Forming the foundations of your catering business can be tricky. If you’re going to run a restaurant you’re going to need access to a commercial kitchen that’s located in an area where your target audience can easily see you. The kitchen itself must be able to hold and support all the equipment too. But at this stage, many SME restaurants will have very tight budgets.
Most SME restaurant owners tend to run their establishments on Leasehold properties, meaning that they’ll be renting the space for an agreed period and rent. You’ll also be responsible for insurance, admin, maintenance and so on, despite renting. In Central London, you could be looking at around £3,500pm whilst in Wandsworth, you may be paying £1,500. As such, it really does pay to look around before deciding on a location. Freeholds are an option where you own the land, but taking the cost into consideration, it is exceedingly rare.
Meanwhile, food producers need to acquire a factory space in which to manufacture and package food, as well as a platform on which to sell it. When choosing a factory you need to ensure that they can handle and support the quantities that are needed. You’ll also need to ensure that their staff have the skills necessary to produce it. At an early stage you need to consider selling your produce anywhere you can. Your aim should be to acquire a contract with a popular supermarket. When it comes to acquiring a factory space, many food producers choose to hire as it will allow them to move to a larger, more specialised factory if necessary.
3. Growing your catering business
Growth has always been vital in business, especially if you’re going to become a national food brand. There are many ways you can choose to grow your business, all of them requiring careful consideration. Ultimately, whether you’re a restaurant owner or food producer, you’re focus should be based around pleasing your customers in order to develop your brand’s reputation.

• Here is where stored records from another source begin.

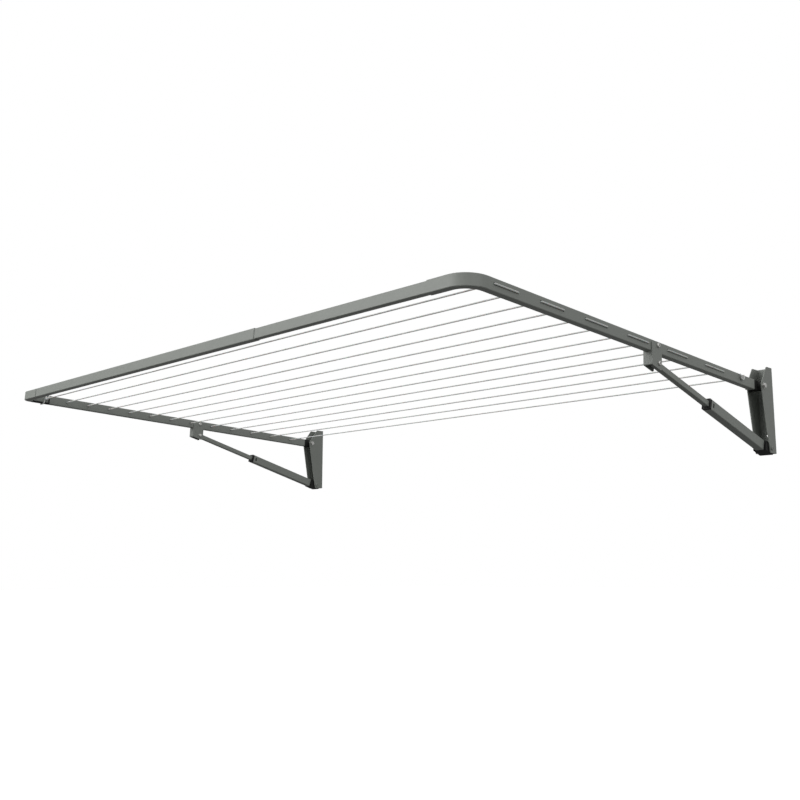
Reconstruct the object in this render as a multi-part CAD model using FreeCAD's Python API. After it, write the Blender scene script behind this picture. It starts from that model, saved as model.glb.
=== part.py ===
import FreeCAD, Part
import math
import os

# Wall-mounted fold-down drying rack: a rectangular tube frame strung with one drying line, hinged
# between the cheeks of two wall brackets and held up by two telescopic struts.
# Units are millimetres.  +Z is up, the wall is the plane y = 0, and the rack reaches out along -Y.
# The origin is the centre of the four wall-screw holes, on the wall face.
# "Right" is +X and "left" is -X.  The moving frame is drawn level and then raised by RAISE_DEG.

# ---------------------------------------------------------------- driving dimensions
WIDTH = 2100.0            # outside of the two arms
DEPTH = 1350.0            # wall to the front face of the frame, frame level
TUBE_W = 20.0             # frame tube, across
TUBE_H = 30.0             # frame tube, up
TUBE_WALL = 1.2
TUBE_R = 2.5              # outside corner radius of the tubes
SLIP = 0.2                # gap round a piece that slips into a tube
RAISE_DEG = 2.75          # the open frame stands this much above level

# wall brackets: folded channels, with heights measured from the arm hinge axis
SCREW_PITCH = 180.0       # between the two wall screws of one bracket
SCREW_R = 4.0
PIVOT_OUT = 64.0          # arm hinge axis from the wall
PIVOT_Z = 50.0            # arm hinge axis above the origin
BRACKET_W = 46.0
PLATE = 2.5
CHEEK_TOP = 60.0
CHEEK_WIDEST = 4.0
CHEEK_LOW = -196.0
CHEEK_TOP_OUT = 36.0      # how far a cheek reaches from the wall at those three heights
CHEEK_WIDEST_OUT = 78.0
CHEEK_LOW_OUT = 42.0

# strut axes
FOOT_OUT = 33.0           # foot axis from the wall
FOOT_DROP = 182.0         # foot axis below the arm hinge axis
HEAD_ALONG = 567.0        # head axis along the arm from the arm hinge axis
HEAD_DROP = 42.0          # head axis below the arm's centreline

# front bar and corners
BEND_R = 60.0             # outside radius of the right corner
ELBOW_R = 30.0            # outside radius of the left corner
STUB_END = 930.0          # x where the right arm's tube ends
SPLICE = 325.0            # x where the front bar's large tube ends and its small tube shows
ELBOW_END = -942.0        # x where the left elbow's front leg ends
ELBOW_GAP = 3.0           # gap between that end and the front bar, with the insert in it
ELBOW_LEG_END = -1264.0   # y where the left elbow's arm leg ends
SPIGOT = 60.0             # how far a joining piece goes into the tube round it
ARM_TUBE_END = -95.0      # y where the arms' steel tube ends

# left elbow's insert, where it shows
BAND_T = 6.0              # band between the elbow and the left arm
SOLE_L = 55.0             # sole along the underside of the elbow's arm leg
SOLE_T = 4.5
SLOT_Y = -1309.0          # small window in the elbow's inner side
SLOT_L = 5.0
SLOT_H = 13.0

# drying line
LINE_R = 2.0
LINE_COUNT = 13
LINE_FIRST = 78.0         # first line, behind the front face
LINE_PITCH = 91.0         # mean spacing of the lines
LINE_GROWTH = 2.5         # each gap is this much wider than the one in front of it
LINE_RAISE = 1.5          # line holes above the arm's centreline
LINE_HOLE_R = 3.5
LINE_BEND_R = 3.0         # where the line turns along an arm's outer face
LINE_OFF = 0.2            # between the line and the face that it lies on
WRAP_FORWARD = 3.5        # middle of the first wrap, in front of the first line
WRAP_SLANT = 5.0          # how far the wrap leans each way on the tube's sides

# fasteners
BOLT_R = 4.0
BORE_R = 4.05             # bolt hole or running bore
HEX_FLATS = 13.0
HEX_HEAD_T = 5.3
NUT_T = 6.5
WASHER_R = 8.5
WASHER_T = 1.6
DOME_R = 6.5              # round-headed bolts
DOME_T = 4.0
RIVET_R = 2.0
RIVET_HEAD_R = 3.5
RIVET_HEAD_T = 1.2
RIVET_DEPTH = 3.2         # rivet's shank below the tube's face

# strut brackets on the arms, measured from the head axis or from the arm's centreline
EAR_GAP = 0.3             # between an ear and the arm
EAR_FORWARD = 33.0
EAR_BACK = 13.0
EAR_RISE = 10.0
EAR_FALL_FRONT = 50.0
EAR_FALL_REAR = 60.0
FIX_FORWARD = 4.5         # fixing bolt, in front of the head axis
FIX_RISE = 3.5

# struts; places along a strut are measured from its foot axis
OUTER_W = 25.0            # lower tube
OUTER_H = 30.0
OUTER_WALL = 1.3
OUTER_START = 30.0
OUTER_END = 346.0
INNER_SIZE = 16.0         # upper tube, square
INNER_WALL = 1.2
INNER_R = 1.8
INNER_START = 289.0
INNER_PAST = 10.0         # upper tube past the head axis
SHOE_W = 38.0
SHOE_BACK = 20.0          # shoe past the foot axis, towards the wall
SHOE_PLUG = 12.0
COLLAR_OUT = 8.0          # collar past the lower tube's mouth
COLLAR_IN = 30.0
WINDOW_BACK = 11.5        # middle of the side windows, behind the mouth
WINDOW_L = 7.0
WINDOW_H = 12.0
RUN_GAP = 0.3             # gap round a sliding piece
BUSH_R = 5.5

# arm knuckles
KNUCKLE_PLUG = 45.0
KNUCKLE_SIDE_GAP = 0.5    # between a knuckle's barrel and a cheek

# ---------------------------------------------------------------- worked out from them
ARM_X = WIDTH / 2 - TUBE_W / 2
FRONT_Y = -DEPTH
BAR_Y = FRONT_Y + TUBE_W / 2
UNDERSIDE = PIVOT_Z - TUBE_H / 2
HALF_BRACKET = BRACKET_W / 2
CHEEK_IN = HALF_BRACKET - PLATE
HEAD_Y = -PIVOT_OUT - HEAD_ALONG
HEAD_Z = PIVOT_Z - HEAD_DROP
FIX_Y = HEAD_Y - FIX_FORWARD
FIX_Z = PIVOT_Z + FIX_RISE
EAR_IN = TUBE_W / 2 + EAR_GAP
EAR_OUT = EAR_IN + PLATE
EAR_FRONT = HEAD_Y - EAR_FORWARD
EAR_REAR = HEAD_Y + EAR_BACK
EAR_TOP = PIVOT_Z + EAR_RISE
LEFT_ARM_START = ELBOW_LEG_END + BAND_T
CORE_INSET = TUBE_WALL + SLIP
CORE_W = TUBE_W - 2 * CORE_INSET
CORE_H = TUBE_H - 2 * CORE_INSET
CORE_R = TUBE_R - CORE_INSET
ROOM_W = OUTER_W - 2 * OUTER_WALL              # inside of a strut's lower tube
ROOM_H = OUTER_H - 2 * OUTER_WALL
LINE_Z = PIVOT_Z + LINE_RAISE
FACE_OFF = TUBE_W / 2 + LINE_R + LINE_OFF      # line's centre beside an arm's centreline
TURN_X = ARM_X + FACE_OFF - LINE_BEND_R        # where a span ends and a turn begins
HINGE = FreeCAD.Vector(0, -PIVOT_OUT, PIVOT_Z)
FOOT = FreeCAD.Vector(0, -FOOT_OUT, PIVOT_Z - FOOT_DROP)
X_AXIS = FreeCAD.Vector(1, 0, 0)
Y_AXIS = FreeCAD.Vector(0, 1, 0)
Z_AXIS = FreeCAD.Vector(0, 0, 1)
SIDES = {"right": ARM_X, "left": -ARM_X}


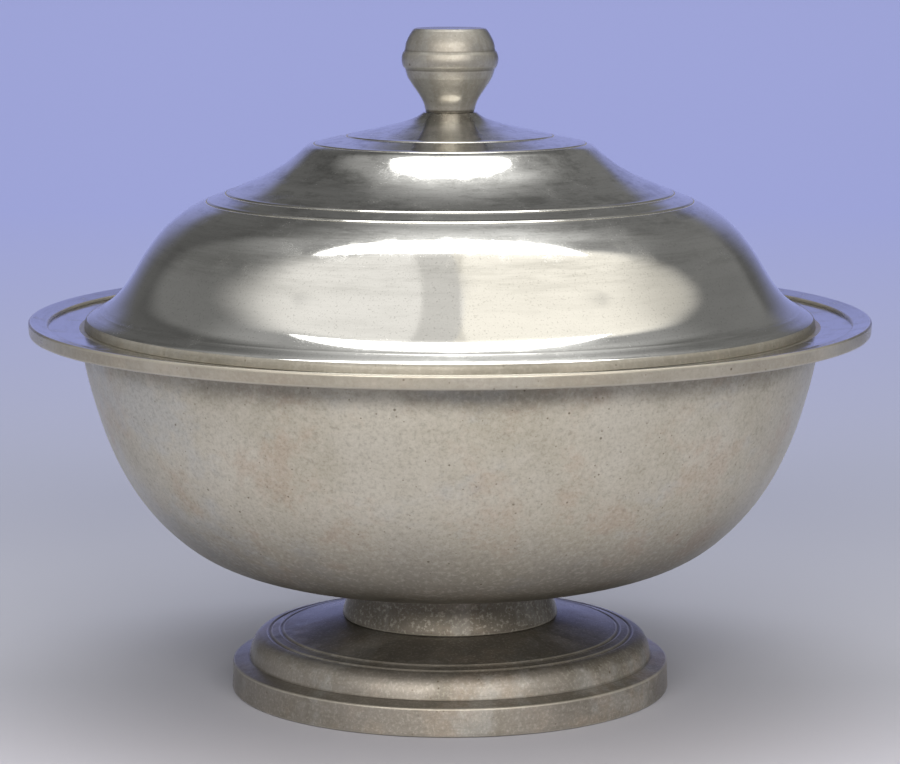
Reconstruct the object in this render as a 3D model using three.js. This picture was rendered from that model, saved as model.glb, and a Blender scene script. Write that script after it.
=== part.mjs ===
// A covered casserole dish on a turned foot, in pewter.
// Every piece is turned round one upright axis, so each is an outline revolved about it.
// Lengths are in millimetres, Z is up, and Z = 0 is the surface that the foot stands on.
import * as THREE from 'three';

// Fits between the pieces: faces that are soldered, clamped or rest on each other,
// the screw in its holes, and the bezel in the bowl's mouth
const seatGap = 0.3;
const screwClearance = 0.3;
const bezelClearance = 1.0;

// Foot: a spun plate, open underneath, with a band, a ledge, a shoulder and a shallow cone
const footRadius = 70.3;
const footWall = 2.4;
const footBandHeight = 8.9;
const footBandTaper = 0.35;
const footEdgeRound = 0.7;
const footLedgeWidth = 5.3;
const footLedgeRise = 1.2;
const footShoulderWidth = 6.4;
const footShoulderRise = 7.6;
const footConeRise = 5.0;
const footRingSpacing = 3.9;

// Collar: the conical ring that carries the bowl on the foot
const collarFootRadius = 34.7;
const collarTaper = 2.2;
const collarHeight = 13.2;
const collarWall = 3.0;
const collarEdgeRound = 0.8;

// Bowl: a deep bowl with a thickened mouth and a flat brim turned out of it
const mouthRadius = 113.8;
const mouthWall = 3.4;
const mouthLipHeight = 5.0;
const mouthEdgeRound = 0.6;
const bowlDepth = 80.3;
const bowlWall = 2.0;
const brimWidth = 16.15;
const brimThickness = 1.8;
const brimRise = 0.9;
const brimFillet = 1.4;

// Border: the thick ring soldered over the brim's edge
const borderWidth = 6.2;
const borderHeight = 4.2;
const borderStep = 1.0;
const borderRebate = 3.0;
const borderTaper = 0.3;
const borderEdgeRound = 0.9;

// Lid: a stepped dome with two pairs of scored rings and a rounded flange
const lidOverlap = 2.8;
const lidRise = 66.7;
const lidWall = 1.6;
const lidCrownRadius = 11.5;
const lidCrownThickness = 4.0;
const lidFlangeWidth = 7.6;

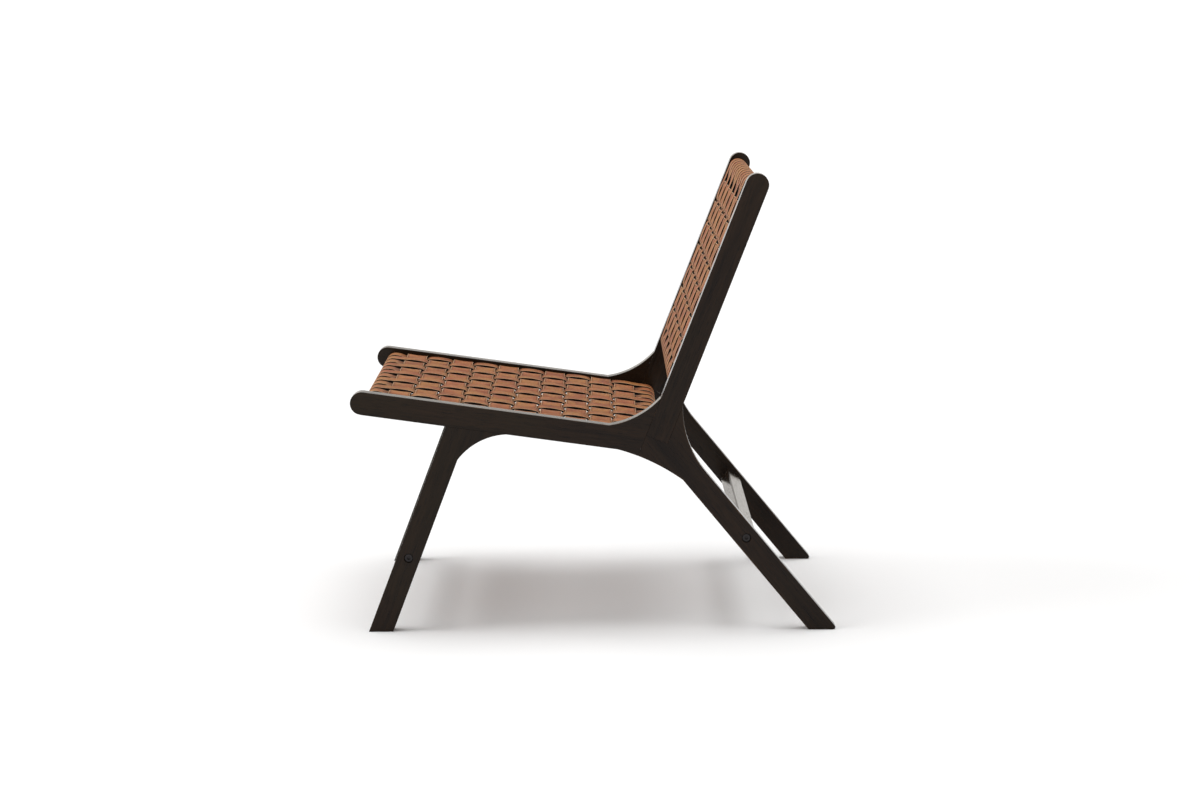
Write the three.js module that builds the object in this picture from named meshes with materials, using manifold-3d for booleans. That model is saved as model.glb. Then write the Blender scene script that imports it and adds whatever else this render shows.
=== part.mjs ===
// A low lounge chair without arms: two dark wood side frames joined by two stretchers, with a seat
// panel and a back panel of woven leather straps hung between them.
// Millimetres. X is the width, the front of the chair faces -Y, Z is up and the floor is Z = 0.
// Left and right are those of a person sitting in the chair, so left is +X.
import * as THREE from "three";
import { mergeVertices } from "three/addons/utils/BufferGeometryUtils.js";
import Module from "manifold-3d";

const wasm = await Module();
wasm.setup();

// The whole chair
const CHAIR_WIDTH = 630;
const GAP = 0.3; // left free between faces that touch on the real chair
const PAST = 1; // how far a cutter runs past the face that it cuts
const ROUND_SIDES = 24; // sides of a round bolt, dowel or hole

// Side frames: four members of one width in each, in the YZ plane
const SIDE_THICKNESS = 27;
const MEMBER_WIDTH = 38;
const RAIL_NOSE = point(-382.5, 384.4); // centre of the rail's round front end
const RAIL_FALL = degrees(8); // the rail falls towards the rear
const UPRIGHT_TOP = point(269.9, 741); // centre of the upright's round top
const UPRIGHT_LEAN = degrees(21.5); // from vertical, leaning back
const FRONT_BOLT = point(-308.3, 124.6);
const FRONT_LEG_LEAN = degrees(20.9); // from vertical, foot forward
const REAR_BOLT = point(252.8, 155.8);
const REAR_LEG_LEAN = degrees(39.5); // from vertical, foot rearward
const UPRIGHT_END_HEIGHT = 322; // where the upright's centreline stops, inside the joint
const HEEL_RADIUS = 3.88; // rounding of the rear foot's back corner

// Curved corners of the side frame: each runs from one member's edge to another's
const BRACKET = { onLeg: 289.5, onRail: -144.5, radius: 107.4 };
const ELBOW = { onRail: 26, onUpright: 391, radius: 142.4 };
const UNDERSIDE = { onRail: 38.6, onLeg: 253.7, radius: 340.4 };
const HEEL_CURVE = { onUpright: 378, onLeg: 266, radius: 169.3 };
const ARC_STEPS = 14;

// Loose tenons that join the members of a side frame
const TENON = { thickness: 10, width: 18, length: 28 };
const TENON_CLEARANCE = 0.4;
const UPRIGHT_TENON_HEIGHT = 350;
const REAR_LEG_TENON_DROP = 2; // keeps this tenon clear of the one above it

// Stretchers between the side frames, and the bolts that hold them
const STRETCHER = { depth: 31, thickness: 22, chamfer: 2 };
const REAR_STRETCHER_FALL = degrees(38); // its wide face looks up and to the rear
const BOLT = { shank: 8, head: 13, headHeight: 8, length: 62, socket: 6, socketDepth: 4 };
const COUNTERBORE = { diameter: 15.5, depth: 11 };
const SHANK_HOLE = 8.8;
const BARREL_NUT = { diameter: 12, length: 16, fromEnd: 26 };
const BARREL_HOLE = { diameter: 12.8, pastNut: 0.4 };

// Seat and back panels: a hidden wooden frame wrapped in leather straps
const LEATHER = 3;
const LEATHER_CLEARANCE = 0.5; // between the straps and the wood that they are drawn tight against
const PANEL_RAIL = { radius: 12, depth: 40 };
const STILE = { width: 30, thickness: 20, top: 9 };
const PANEL_LIP = 25; // how far the straps run back under the end rails
const WEAVE = { top: 16, bottom: 10, ramp: 4, runIn: 6 }; // heights over the panel's middle plane
const SEAT_FRONT = point(-367, 378.93); // centres of the four rails that the straps turn round
const SEAT_REAR = point(95.5, 317.2);
const BACK_BOTTOM = point(139.5, 415);
const BACK_TOP = point(266, 734.5);
const DOWEL = { diameter: 8, length: 36, clearance: 0.4 };
const SCREW = { shank: 5, hole: 5.8, head: 10, headHeight: 3, intoSide: 17 };
const SEAT_SCREWS = [104.1, 359.5]; // from the front rail's centre, each between two cross straps
const BACK_SCREWS = [63.6, 274.5]; // and from the bottom rail's centre

const INNER_WIDTH = CHAIR_WIDTH - 2 * SIDE_THICKNESS;
const INNER_FACE = INNER_WIDTH / 2;
const OUTER_FACE = CHAIR_WIDTH / 2;
const STILE_OUTER_FACE = INNER_FACE - LEATHER - LEATHER_CLEARANCE;
const dowelX = STILE_OUTER_FACE - STILE.width / 2;

const darkWood = material(0x2f2823, 0.45, 0);
const plainWood = material(0x8a6a48, 0.7, 0);
const leather = material(0x8f6447, 0.55, 0);
const blackSteel = material(0x17171a, 0.35, 0.9);

// ---- small helpers ----

function degrees(angle) {
  return THREE.MathUtils.degToRad(angle);
}

function point(y, z) {
  return new THREE.Vector2(y, z);
}

function material(color, roughness, metalness) {
  return new THREE.MeshStandardMaterial({ color, roughness, metalness });
}

function mesh(name, geometry, finish) {
  const made = new THREE.Mesh(geometry, finish);
  made.name = name;
  return made;
}

// A straight line in the YZ plane, moved sideways: a positive shift moves it to the right of its way.
function line(through, way, shift = 0) {
  const right = point(way.y, -way.x);
  return { at: through.clone().addScaledVector(right, shift), way };
}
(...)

For restaurant owners, expanding into new areas is going to be essential. Subsequently, you’ll need to do research into other areas, ensuring that the demand for your brand is strong. One way of testing the local demographic is to use mobile kitchens. If there is a strong demand and it makes financial sense, you can then think about establishing an entirely new branch. As such, this will only boost the necessity for new dining room furnishings and highly specialised, state-of-the-art catering equipment within your business.
On the other hand, food producers will need to acquire essential contracts with supermarkets. This will, undoubtedly, mean moving into another a much larger and more specialised factory complex that will grant you access to more skills, equipment and storage space. Although renting may serve as a foundation, choosing to own your own factory may be more fitting financially and will firmly cement your brand into the industry.
4. Applying for finance
At every stage of your catering business’ development, ensuring that you have a constant rate of growth is essential. However, although it may be tempting to dip into your own personal finances, this can often do more harm than good. You’ll be depriving yourself of key funds that you’ll need later. Instead, why not leave your own funds where they are and apply for business finance?
Whether you need new equipment, other premises or a fleet of vehicles, the alternative finance industry can help. But with thousands upon thousands of finance solutions to choose from, finding the right one for your business can be challenging. That is why more and more business owners are turning to Rangewell when it comes to acquiring business finance. With our services, we can help source the perfect finance solution to suit your business’ needs exactly, including Business Loans, Leases, Hire Purchase and so much more!
Typically Secured or Unsecured, business loans are excellent for raising capital for a wide array of purposes, including acquiring new equipment, expanding a new branch or factory, refurbishments and more. Applying for an Unsecured loan lets you can borrow anything from £5,000 to £250,000 without the need to set aside assets. Meanwhile, Secured loans help you acquire larger sums ranging from £5,000 to as much as £1,000,000. In exchange, the lender will require you to set down assets as security. With both options, you will be required to comply with a fixed monthly repayment scheme, plus interest.
Leasing agreements allow your business to borrow equipment typically for a period lasting between from 1-3 years. When discussing leases you need to understand the two types available:
- Operating: With this agreement, you borrow the asset for a portion of the asset’s projected working life span. No responsibilities, such as maintenance, repairs, registration and so on, are transferred over to you at any point. At end of the term, you’re free to either extend the lease or hand back the asset. It’s unlikely that the lessor will extend an offer allowing you to purchase the asset in question.
- Finance: Again, you’ll be required to commit to a monthly rental scheme. But this time the term can cover most of, if not the entire, lifespan of the asset concerned. You will also be required to accept certain responsibilities regarding maintenance, repairs, registration, administration and so on. Once the agreement has elapsed you are free to return, extend or purchase the asset from the lessor.
Hire Purchase Solutions:
If you require large, heavy and often very expensive pieces of equipment, a Hire Purchase solution is certain to be of great help. This solution is designed to help you acquire an asset and become its eventual owner by having an alternative lender purchase the asset on your behalf.
Before you can install and make use of the asset, you’ll need to provide a deposit to the lender equal to a sum in the region of 10% of the asset’s total worth. Once paid, you can then make use of the asset whilst keeping up with fixed monthly repayments to the lender, plus interest. Once the repayment scheme has been concluded you become the asset’s owner.